Publications Details
Time Series Dimension Reduction for Surrogate Models of Port Scanning Cyber Emulations
Laros, James H.; Swiler, Laura P.; Pinar, Ali P.
Surrogate model development is a key resource in the scientific modeling community for providing computational expedience when simulating complex systems without loss of great fidelity. The initial step to development of a surrogate model is identification of the primary governing components of the system. Principal component analysis (PCA) is a widely used data science technique that provides inspection of such driving factors, when the objective for modeling is to capture the greatest sources of variance inherent to a dataset. Although an efficient linear dimension reduction tool, PCA makes the fundamental assumption that the data is continuous and normally distributed. Thus, it provides ideal performance when these conditions are met.
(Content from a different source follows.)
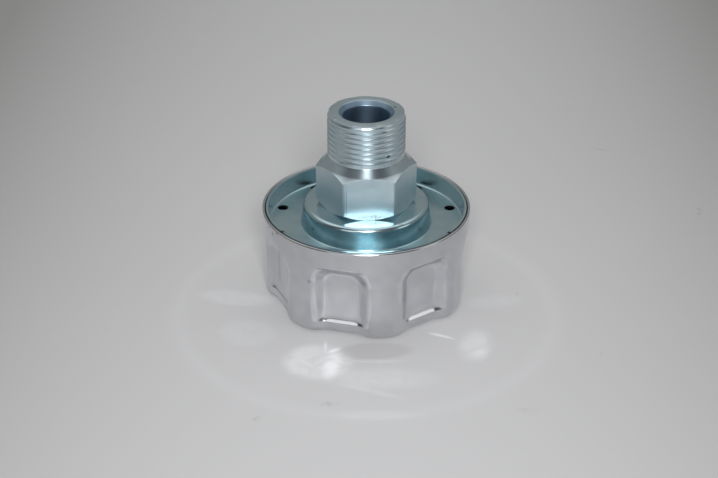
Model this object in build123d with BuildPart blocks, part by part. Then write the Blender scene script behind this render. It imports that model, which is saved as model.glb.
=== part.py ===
from build123d import *
import os
from math import asin, cos, pi, radians, sin, sqrt, tan

os.makedirs("parts", exist_ok=True)

# Hydraulic filler breather with a G 3/4 neck, millimetres.
# It stands on its crown with the threaded neck upwards, Z up, origin at the
# middle of the crown's outer face. In use it is screwed in the other way up.

# Cap: one drawn steel cup with finger grips pressed into its side
sheet = 0.75  # thickness of the cap's and the base plate's sheet
rim_radius = 35.66
cap_height = 33.8
cap_draft = 1.3  # degrees that the side leans in towards the crown
crown_corner = 2.8  # outer rounding between side and crown
grip_count = 7
grip_azimuth = -53.5  # direction of the middle of a grip, degrees from +X

# Each grip is a pocket with a flat floor, open towards a shallower flute that
# runs on below a ledge and round the crown's edge
pocket_floor = 30.8  # distance of the floor from the axis
pocket_half = 5.2  # half the floor's width
pocket_top = 22.7
pocket_foot = 5.4
pocket_corner = 1.0
pocket_wall = (  # (distance out from the floor, spread at the sides, spread at the ends)
    (0.0, 0.0, 0.0),
    (0.12, 0.5, 0.5),
    (0.5, 1.0, 1.0),
    (1.2, 1.6, 1.6),
    (2.2, 2.55, 2.4),
    (2.7, 3.25, 2.8),
    (3.0, 4.1, 3.1),
    (3.15, 5.2, 3.3),
    (7.0, 5.6, 3.5),
)
flute_floor = 31.6
flute_half = 5.7
flute_top = 6.6
flute_shoulder = 10.3  # half width at which the flute meets the round side
flute_reach = 8.0
flute_edge_round = 4.0
flute_root_round = 1.5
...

In the case for which cyber emulations provide realizations of a port scanning scenario, the data to be modeled follows a discrete time series function comprised of monotonically increasing piece-wise constant steps. The sources of variance are related to the timing and magnitude of these steps. Therefore, we consider using XPCA, an extension to PCA for continuous and discrete random variates. This report provides the documentation of the trade-offs between the PCA and XPCA linear dimension reduction algorithms, for the intended purpose to identify key components of greatest variance in our time series data. These components will ultimately provide the basis for future surrogate models of port scanning cyber emulations.